JAKARTA - Sedikitnya enam anak tewas dan 17 luka-luka ketika helikopter tentara menembaki sebuah sekolah di Myanmar, laporan media dan penduduk mengatakan pada Hari Senin.
Pihak militer Myanmar berdalih, mereka melepaskan tembakan karena kelompok pemberontak menggunakan gedung itu untuk menyerang pasukannya.
Rincian kekerasan yang terjadi pada Hari Jumat di Desa Let Yet Kone, wilayah Sagaing tengah tersebut belum dapat diverifikasi secara independen.
Menurut laporan di portal berita Mizzima dan Irrawaddy, helikopter tentara telah menembaki sekolah yang bertempat di sebuah biara Buddha di desa tersebut.
Beberapa anak tewas di tempat oleh penembakan itu, sementara yang lain meninggal setelah pasukan memasuki desa, kata laporan itu, melansir Reuters 19 September.
Dua warga, yang menolak disebutkan namanya karena kekhawatiran keamanan, mengatakan melalui telepon, mayat-mayat itu kemudian diangkut oleh militer ke kotapraja yang berjarak 11 km (7 mil) dan dikuburkan.
Gambar yang diunggah di media sosial menunjukkan apa yang tampak seperti kerusakan, termasuk lubang peluru dan noda darah di sebuah gedung sekolah.
Sementara itu, dalam sebuah pernyataan terpisah, militer mengatakan Tentara Kemerdekaan Kachin, sebuah kelompok pemberontak, dan Pasukan Pertahanan Rakyat (PDF), sebuah organisasi payung gerilyawan bersenjata yang disebut junta "teroris", telah bersembunyi di biara dan menggunakan desa untuk mengangkut senjata di daerah tersebut.
Pasukan keamanan yang dikirim dengan helikopter telah melakukan "inspeksi mendadak" dan diserang oleh PDF dan KIA di dalam rumah dan biara, katanya.
Dikatakan pasukan keamanan telah menanggapi dan mengatakan, beberapa penduduk desa telah tewas dalam bentrokan, sementara yang terluka dibawa ke rumah sakit umum untuk perawatan.
Pernyataan itu menuduh kelompok bersenjata menggunakan penduduk desa sebagai perisai manusia, mengatakan sejumlah senjata termasuk 16 bom buatan tangan berhasil disita.
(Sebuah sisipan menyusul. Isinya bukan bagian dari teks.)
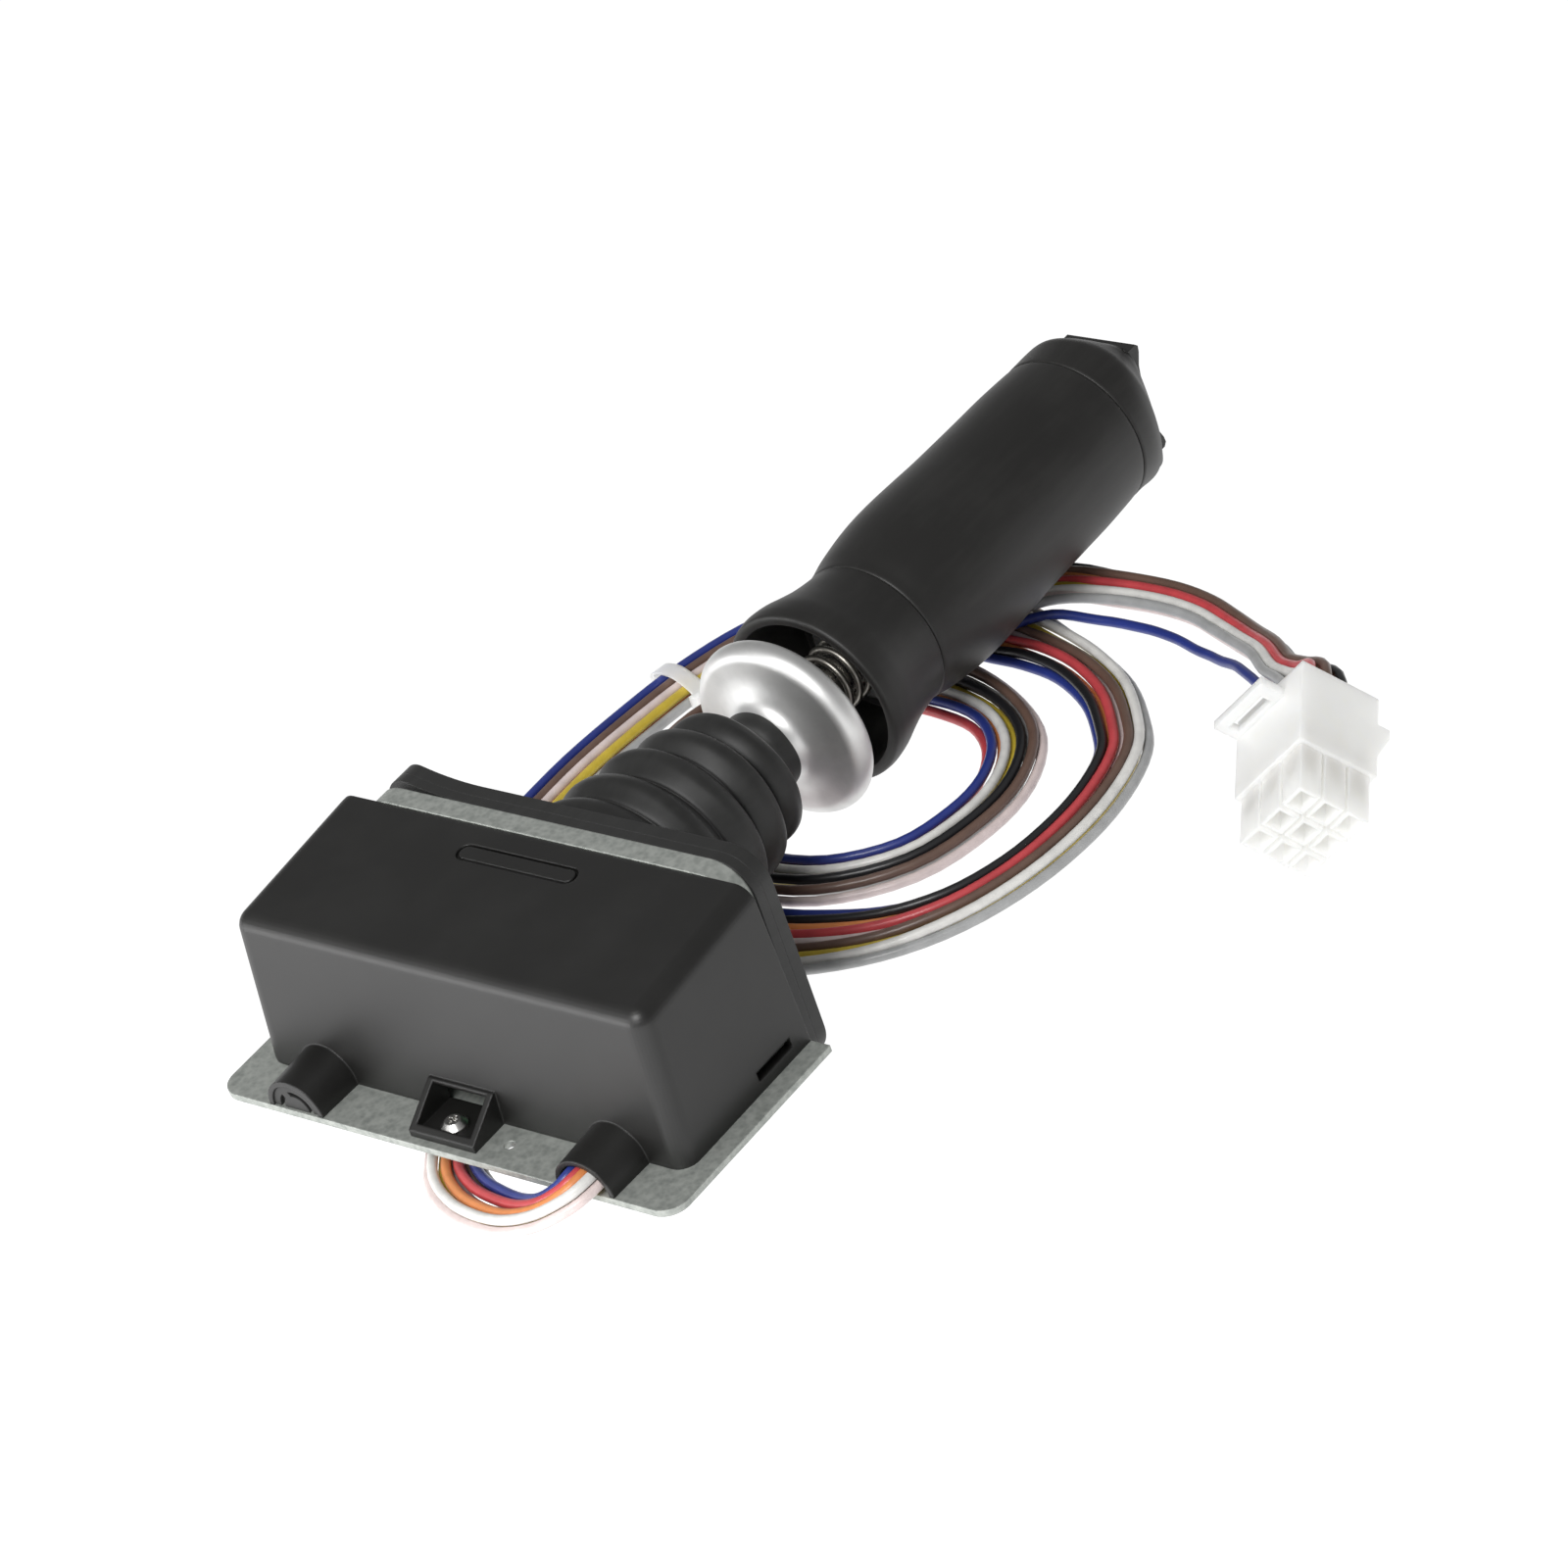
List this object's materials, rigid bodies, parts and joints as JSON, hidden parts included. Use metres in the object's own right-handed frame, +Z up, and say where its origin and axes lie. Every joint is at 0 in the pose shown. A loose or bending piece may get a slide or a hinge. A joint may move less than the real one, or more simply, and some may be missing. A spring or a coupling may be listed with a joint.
{
  "type": "industrial joystick",
  "caption": "Industrial single-axis joystick: flange-mounted base, bellows, lift-to-unlock collar, hand grip with thumb rocker, and a wired lead with connector.",
  "frame": {"origin": "where the lever's axis meets the outer face of the mounting flange, the centre of its bolt pattern", "axes": "+Y runs out along the lever, +X along the long side of the flange, +Z up from the tray to the cover's top"},
  "size_m": [0.1984, 0.2585, 0.052],
  "materials": {
    "zinc_plate": "galvanised sheet, dull and lightly mottled",
    "steel_plate": "bright zinc plated steel",
    "black_shell": "moulded shell with a soft satin texture",
    "black_rubber": "matt rubber",
    "soft_rubber": "moulded rubber with a satin sheen",
    "grip_rubber": "satin soft-touch rubber",
    "polished_alloy": "turned and polished aluminium",
    "bright_steel": "bright ground steel",
    "spring_steel": "drawn spring wire",
    "bronze": "sintered bronze",
    "acetal": "moulded acetal, natural colour",
    "sensor_case": "moulded case",
    "board_green": "solder mask",
    "chip_black": "moulded packages",
    "wire_blue": "wire insulation, nine colours",
    "white_nylon": "milky nylon",
    "tin_brass": "formed contact metal"
  },
  "bodies": {
    "base": {"mounting_flange": "zinc_plate", "base_tray": "zinc_plate", "tray_screws": "steel_plate", "cover": "black_shell", "cover_screw": "bright_steel", "blanking_plug": "black_rubber", "outlet_grommet": "black_rubber", "flange_gasket": "black_rubber", "boot_base": "black_rubber", "boot": "soft_rubber", "pivot_frame": "steel_plate", "frame_screws": "steel_plate", "upper_bush": "bronze", "lower_bush": "bronze", "lock_gate": "steel_plate", "spring_anchor": "steel_plate", "position_sensor": "sensor_case", "sensor_nut": "steel_plate", "circuit_board": "board_green", "board_parts": "chip_black", "board_spacers": "acetal", "board_screws": "steel_plate", "centring_spring": "spring_steel", "harness": "wire_blue", "cable_tie": "white_nylon", "connector_housing": "white_nylon", "connector_retainer": "white_nylon", "connector_terminals": "tin_brass"},
    "lever": {"pivot_block": "steel_plate", "block_screw": "steel_plate", "trunnion_pins": "bright_steel", "sector_gear": "acetal", "shaft": "bright_steel", "spring_seat": "steel_plate", "grip_cup": "grip_rubber", "grip_body": "grip_rubber", "grip_core": "black_shell", "grip_nut": "steel_plate", "head_shell": "grip_rubber", "switch_body": "black_shell", "rocker_pin": "bright_steel", "rocker_springs": "spring_steel"},
    "sensor_rotor": {"sensor_pinion": "acetal"},
    "collar": {"lock_rod": "bright_steel", "collar": "polished_alloy", "collar_pin": "bright_steel", "collar_spring": "spring_steel"},
    "rocker": {"rocker_cap": "soft_rubber"}
  },
  "joints": [
    {"name": "lever_swing", "type": "hinge", "parent": "base", "child": "lever", "pos_m": [0, -0.018, 0], "axis": [0, 0, 1], "range_deg": [-16, 16], "stiffness_Nm_per_rad": 0.4, "deforming": ["boot", "centring_spring"]},
    {"name": "sensor_turn", "type": "hinge", "parent": "base", "child": "sensor_rotor", "pos_m": [0.02, -0.018, 0], "axis": [0, 0, 1], "range_deg": [-48, 48]},
    {"name": "collar_lift", "type": "slide", "parent": "lever", "child": "collar", "axis": [0, 1, 0], "range_m": [0, 0.006], "stiffness_N_per_m": 200, "deforming": ["collar_spring"]},
    {"name": "rocker_tilt", "type": "hinge", "parent": "lever", "child": "rocker", "pos_m": [0, 0.182, -0.0005], "axis": [1, 0, 0], "range_deg": [-8, 8], "stiffness_Nm_per_rad": 0.05, "deforming": ["rocker_springs"]}
  ],
  "couplings": [
    {"joint": "sensor_turn", "follows": "lever_swing", "ratio": -3}
  ]
}
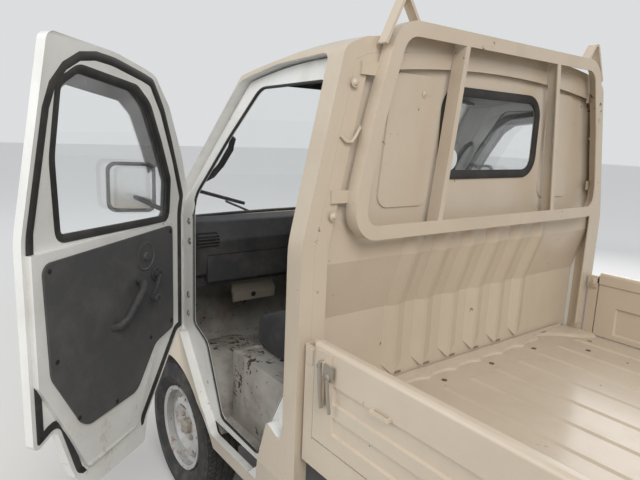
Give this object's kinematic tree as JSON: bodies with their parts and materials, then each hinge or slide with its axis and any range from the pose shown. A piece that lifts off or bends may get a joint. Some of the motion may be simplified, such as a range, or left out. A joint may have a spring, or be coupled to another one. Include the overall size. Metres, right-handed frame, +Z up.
{
  "type": "kei truck",
  "caption": "Small cab-over flat-bed truck with drop gates round the bed, a guard frame behind the cab and its left door standing open.",
  "frame": {"origin": "middle of the bed floor's top face, on the truck's middle plane", "axes": "+Z up, -Y towards the front of the truck, +X towards its left side"},
  "size_m": [2.2732, 3.396, 1.771],
  "materials": {
    "sand_paint": "brushed-on gloss sand paint, chipped and dusty",
    "white_paint": "worn dirty white enamel",
    "black_steel": "dusty black chassis paint",
    "engine_iron": "oily cast metal",
    "rusted_steel": "heat-stained, rusty",
    "clear_glass": "clear, lightly dusty",
    "lamp_lens": "fluted clear lens",
    "red_lens": "ribbed lens",
    "dark_plastic": "grained, sun-faded",
    "grey_card": "grained vinyl on board, scuffed",
    "seat_vinyl": "worn vinyl cloth",
    "black_rubber": "matt, dusty",
    "wheel_paint": "dull silver-grey, rust at the edges",
    "tyre_rubber": "dusty tread"
  },
  "bodies": {
    "body": {"cab_side_left": "sand_paint", "cab_side_right": "sand_paint", "cab_back": "sand_paint", "roof": "sand_paint", "front_panel": "sand_paint", "front_bumper": "sand_paint", "guard_frame": "sand_paint", "bed_floor": "sand_paint", "bed_frame": "sand_paint", "chassis_frame": "black_steel", "cross_members": "black_steel", "front_suspension": "black_steel", "rear_axle": "black_steel", "leaf_springs": "black_steel", "fuel_tank": "black_steel", "steering_column": "black_steel", "cab_floor": "white_paint", "engine": "engine_iron", "exhaust": "rusted_steel", "windscreen": "clear_glass", "rear_window": "clear_glass", "headlamps": "lamp_lens", "rear_lamps": "red_lens", "dashboard": "dark_plastic", "seats": "seat_vinyl", "rear_mudguards": "black_rubber"},
    "door_left_body": {"door_left": "sand_paint", "glass_left": "clear_glass", "trim_left": "grey_card", "mirror_left": "dark_plastic"},
    "door_right_body": {"door_right": "sand_paint", "glass_right": "clear_glass", "trim_right": "grey_card", "mirror_right": "dark_plastic"},
    "gate_left_body": {"gate_left": "sand_paint"},
    "gate_right_body": {"gate_right": "sand_paint"},
    "tailgate_body": {"tailgate": "sand_paint"},
    "knuckle_left_body": {"knuckle_left": "black_steel"},
    "knuckle_right_body": {"knuckle_right": "black_steel"},
    "steering_wheel_body": {"steering_wheel": "dark_plastic"},
    "wheel_front_left": {"rim_front_left": "wheel_paint", "tyre_front_left": "tyre_rubber"},
    "wheel_front_right": {"rim_front_right": "wheel_paint", "tyre_front_right": "tyre_rubber"},
    "wheel_rear_left": {"rim_rear_left": "wheel_paint", "tyre_rear_left": "tyre_rubber"},
    "wheel_rear_right": {"rim_rear_right": "wheel_paint", "tyre_rear_right": "tyre_rubber"}
  },
  "joints": [
    {"name": "left_door", "type": "hinge", "parent": "body", "child": "door_left_body", "pos_m": [0.734, -1.7775, 0.245], "axis": [0, 0, -1], "range_deg": [-54, 11]},
    {"name": "right_door", "type": "hinge", "parent": "body", "child": "door_right_body", "pos_m": [-0.734, -1.7775, 0.245], "axis": [0, 0, 1], "range_deg": [0, 65]},
    {"name": "left_gate", "type": "hinge", "parent": "body", "child": "gate_left_body", "pos_m": [0.731, 0.0215, -0.001], "axis": [0, 1, 0], "range_deg": [0, 170]},
    {"name": "right_gate", "type": "hinge", "parent": "body", "child": "gate_right_body", "pos_m": [-0.731, 0.0215, -0.001], "axis": [0, -1, 0], "range_deg": [0, 170]},
    {"name": "rear_gate", "type": "hinge", "parent": "body", "child": "tailgate_body", "pos_m": [0, 1.0225, -0.001], "axis": [-1, 0, 0], "range_deg": [0, 170]},
    {"name": "left_steer", "type": "hinge", "parent": "body", "child": "knuckle_left_body", "pos_m": [0.592, -1.819, -0.465], "axis": [0, 0, 1], "range_deg": [-32, 32]},
    {"name": "right_steer", "type": "hinge", "parent": "body", "child": "knuckle_right_body", "pos_m": [-0.592, -1.819, -0.465], "axis": [0, 0, 1], "range_deg": [-32, 32]},
    {"name": "hand_wheel", "type": "hinge", "parent": "body", "child": "steering_wheel_body", "pos_m": [-0.33, -1.7035, 0.32], "axis": [0, 0.6714, 0.7411], "range_deg": [-512, 512]},
    {"name": "front_left_spin", "type": "hinge", "parent": "knuckle_left_body", "child": "wheel_front_left", "pos_m": [0.652, -1.819, -0.394], "axis": [1, 0, 0], "continuous": true},
    {"name": "front_right_spin", "type": "hinge", "parent": "knuckle_right_body", "child": "wheel_front_right", "pos_m": [-0.652, -1.819, -0.394], "axis": [1, 0, 0], "continuous": true},
    {"name": "rear_left_spin", "type": "hinge", "parent": "body", "child": "wheel_rear_left", "pos_m": [0.652, 0.081, -0.394], "axis": [1, 0, 0], "continuous": true},
    {"name": "rear_right_spin", "type": "hinge", "parent": "body", "child": "wheel_rear_right", "pos_m": [-0.652, 0.081, -0.394], "axis": [1, 0, 0], "continuous": true}
  ],
  "couplings": [
    {"joint": "right_steer", "follows": "left_steer", "ratio": 1},
    {"joint": "hand_wheel", "follows": "left_steer", "ratio": 16}
  ]
}
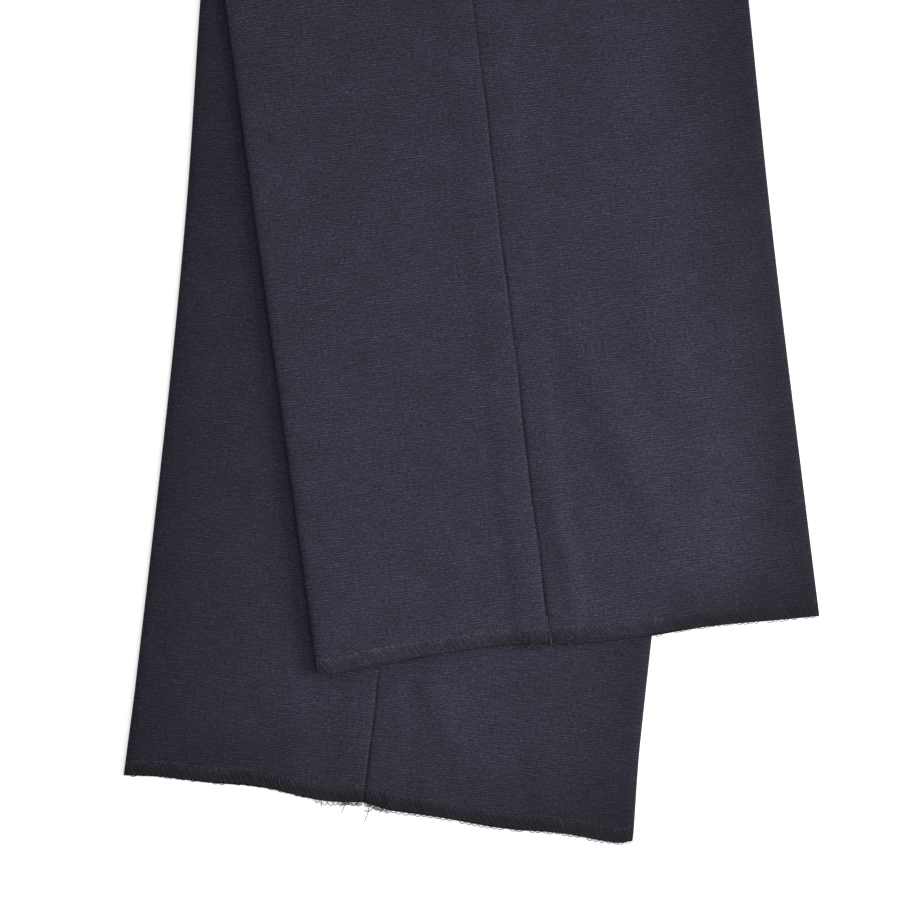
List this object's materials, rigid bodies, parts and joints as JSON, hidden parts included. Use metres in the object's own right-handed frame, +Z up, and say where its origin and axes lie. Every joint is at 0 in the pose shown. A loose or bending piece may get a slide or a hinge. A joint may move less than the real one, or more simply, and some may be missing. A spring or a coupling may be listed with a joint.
{
  "type": "pair of slacks",
  "caption": "Dark navy knit slacks laid side-on, one leg on the other, with pressed creases and raw serged hems.",
  "frame": {"origin": "on the surface that the slacks lie on, under the middle of the whole pair", "axes": "+Z up from the surface, +Y towards the waist, +X towards the backs of the legs"},
  "size_m": [0.391, 1.1634, 0.0117],
  "materials": {
    "navy_knit": "matt dark navy ribbed double knit",
    "zip_tape": "woven tape, near black",
    "zip_metal": "plain nickel"
  },
  "bodies": {
    "root": {"right_front": "navy_knit", "right_back": "navy_knit", "left_front": "navy_knit", "left_back": "navy_knit", "right_waistband": "navy_knit", "left_waistband": "navy_knit", "zip_tape_left": "zip_tape", "zip_tape_right": "zip_tape", "zip_chain": "zip_metal", "zip_slider": "zip_metal", "zip_pull": "zip_metal", "waist_hook": "zip_metal", "waist_bar": "zip_metal"}
  },
  "joints": []
}
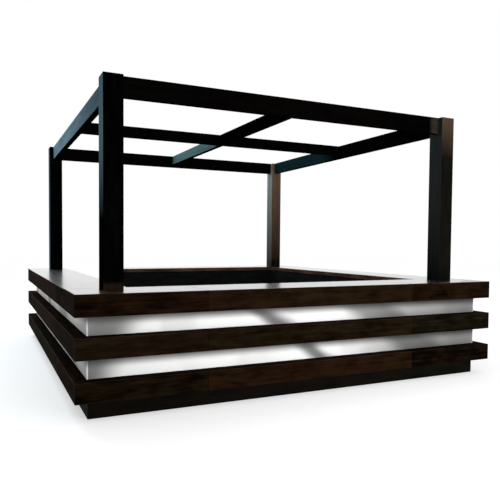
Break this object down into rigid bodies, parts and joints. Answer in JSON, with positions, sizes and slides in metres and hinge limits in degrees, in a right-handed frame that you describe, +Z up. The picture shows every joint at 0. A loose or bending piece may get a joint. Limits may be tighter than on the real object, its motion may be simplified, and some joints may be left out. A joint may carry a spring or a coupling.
{
  "type": "cabana bar",
  "caption": "Square walk-in bar: a banded counter ring with steel panels round a well, and corner posts that carry an open timber roof frame.",
  "frame": {"origin": "centre of the square footprint, at floor level", "axes": "+Z up, -Y towards the front counter, +X to the right of someone who faces the front counter"},
  "size_m": [4.88, 4.88, 3.08],
  "materials": {
    "band_timber": "satin dark lacquer",
    "counter_lacquer": "polished dark lacquer",
    "plinth_board": "satin dark lacquer",
    "well_board": "matte dark stain",
    "frame_timber": "satin dark lacquer",
    "satin_steel_panel": "satin"
  },
  "bodies": {
    "root": {"front_plinth": "plinth_board", "front_lower_band": "band_timber", "front_lower_panel": "satin_steel_panel", "front_middle_band": "band_timber", "front_upper_panel": "satin_steel_panel", "front_counter_top": "counter_lacquer", "front_inner_wall": "well_board", "right_plinth": "plinth_board", "right_lower_band": "band_timber", "right_lower_panel": "satin_steel_panel", "right_middle_band": "band_timber", "right_upper_panel": "satin_steel_panel", "right_counter_top": "counter_lacquer", "right_inner_wall": "well_board", "back_plinth": "plinth_board", "back_lower_band": "band_timber", "back_lower_panel": "satin_steel_panel", "back_middle_band": "band_timber", "back_upper_panel": "satin_steel_panel", "back_counter_top": "counter_lacquer", "back_inner_wall": "well_board", "back_end_wall": "well_board", "left_plinth": "plinth_board", "left_lower_band": "band_timber", "left_lower_panel": "satin_steel_panel", "left_middle_band": "band_timber", "left_upper_panel": "satin_steel_panel", "left_counter_top": "counter_lacquer", "left_inner_wall": "well_board", "return_plinth": "plinth_board", "return_lower_band": "band_timber", "return_lower_panel": "satin_steel_panel", "return_middle_band": "band_timber", "return_upper_panel": "satin_steel_panel", "return_counter_top": "counter_lacquer", "front_left_post": "frame_timber", "front_right_post": "frame_timber", "back_left_post": "frame_timber", "back_right_post": "frame_timber", "front_beam": "frame_timber", "back_beam": "frame_timber", "left_beam": "frame_timber", "right_beam": "frame_timber", "middle_beam": "frame_timber", "cross_beam": "frame_timber"}
  },
  "joints": []
}
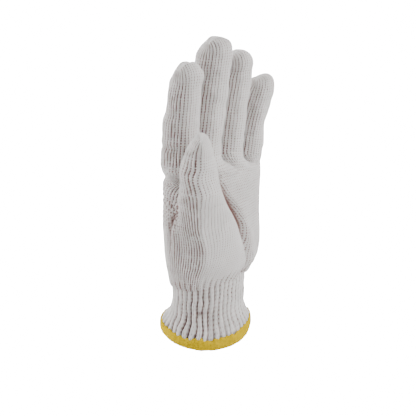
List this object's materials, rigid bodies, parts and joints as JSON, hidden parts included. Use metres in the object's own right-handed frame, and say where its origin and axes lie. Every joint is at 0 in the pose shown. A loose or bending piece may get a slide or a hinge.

Dalam sebuah pernyataan setelah kekerasan Hari Jumat, pemerintah bayangan pro-demokrasi Myanmar, yang dikenal sebagai Pemerintah Persatuan Nasional (NUG), menuduh junta melakukan "serangan yang ditargetkan" di sekolah-sekolah.
NUG juga menyerukan pembebasan 20 siswa dan guru yang dikatakan telah ditangkap setelah serangan udara tersebut.
BACA JUGA:
Diketahui, serangan kekerasan yang terdokumentasi di sekolah melonjak menjadi sekitar 190 pada tahun 2021 di Myanmar dari 10 di tahun sebelumnya, menurut Save the Children, sebuah organisasi non-pemerintah.
Penggunaan sekolah sebagai pangkalan oleh militer dan kelompok bersenjata juga meningkat di seluruh negeri, sebut organisasi itu dalam sebuah laporan bulan ini, mengganggu pendidikan dan membahayakan anak-anak.